Inexoráveis, as despedidas continuam e a nossa geração perdeu mais um grande talento: Jerônimo Jardim! Que ele vá e que nós o tenhamos, e a sua obra, para sempre em nossas memórias afetivas e musicais. Respeito! Admiração! Descanse em paz, amigo! Saudades!
O texto abaixo foi publicado em minha coluna em junho de 2012.
Um disco histórico
Jerônimo Jardim nasceu em Jaguarão, no Rio Grande do Sul. Adotado ainda na adolescência pela cidade de Bagé, a ela dedica sua melhor querência. Vivendo hoje em Porto Alegre, lá forjou importante obra cultural, mantendo vivo o olhar sobre o nativismo disseminado pela campanha gaúcha. Como bom tapejara, desde guri carrega na guaiaca o orgulho por sua gente.
Bacharel em Direito, publicitário, servidor aposentado do Tribunal Regional do Trabalho, exerceu a advocacia e o cargo de professor de Direito e Processo do Trabalho na Faculdade de Direito da Universidade Federal de Rio Grande.
Mas o que nos interessa aqui e agora é a sua múltipla obra como compositor e escritor. Autor de três peças para teatro e de cinco livros infantis, Jerônimo lançou também dois bons romances: In extremis – Na alça de mira (2010), e Serafim de Serafim (2011). Compositor, teve músicas gravadas por conterrâneos seus, inclusive Elis Regina, que, em 1979, lançou “Moda de Sangue”, dele e Ivaldo Roque. E venceu o MPB-Shell/81 com “Purpurina”, interpretada por Lucinha Lins.
Sua produção musical e literária teve de ser interrompida quando um problema de saúde o forçou a deixar o violão e a escrita de lado. Aos poucos, entretanto, as ideias foram retomando espaço no dia a dia de Jerônimo Jardim. Até que, passo a passo, um dia após o outro, tudo desaguou em música na Sala Álvaro Moreira, em Porto Alegre. Lá, acompanhado por Toneco da Costa (arranjador, violonista e diretor musical do show), Pedrinho Figueiredo (produção, vocal, mixagem, escreveu arranjos para sax soprano e flauta e os tocou), Fernando do Ó (percussão), Greice Morelli (vocais), João Vicente (violão de sete cordas) e Luís Arnaldo (cavaquinho), foi gravado Jerônimo Jardim, ao vivo – de viva voz (independente).

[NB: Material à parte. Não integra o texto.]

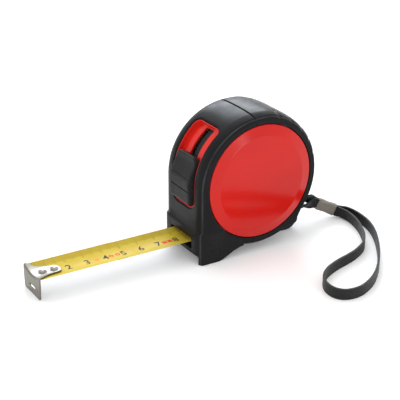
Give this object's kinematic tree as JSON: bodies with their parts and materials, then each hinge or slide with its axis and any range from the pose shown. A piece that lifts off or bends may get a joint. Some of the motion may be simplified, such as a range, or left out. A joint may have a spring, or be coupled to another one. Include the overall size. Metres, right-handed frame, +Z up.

O que nele se escuta é, talvez, menos importante do que o que se sente ao ouvir as músicas. Pulsa firme em cada uma delas a dignidade e a fortaleza de um compositor que, como poucos, expõe em versos a alma gaúcha. Feito um haragano, J. J. é arisco, difícil de domar, não se atém a formalidades estéticas banais, muito menos a simplismos facilitadores.
Sax e violão, mais o sete cordas, dão a introdução de “De Viva Voz” (J. J.). No choro delicado, a voz resvala nas notas, pois Jerônimo não é cantor, mas um trovador de suas músicas. Isso em nada diminui seu cantar; ao contrário, eleva-o a um ponto alto, onde o que prevalece é a emoção de sentir-se pleno em seu ofício de viver para fazer e cantar suas composições.
Seguem-se sambas brejeiros com melodias simples e letras bem humoradas: “Minha Nega”, “Perdoar”, “É Isso Aí”, todos de J. J.; choros: “O Amor É Assim” (J. J. e Luiz Coronel) e “Cartas Digitais” (J.J. e Clair Jardim); e frevo: “Lenha na Fogueira” (J. J. e Clair Jardim).
A tudo a plateia, os músicos e Jerônimo Jardim, estes com amplo talento, dão o tom de camaradagem explícita que perpassa cada compasso do show de uma vida levada para o disco histórico.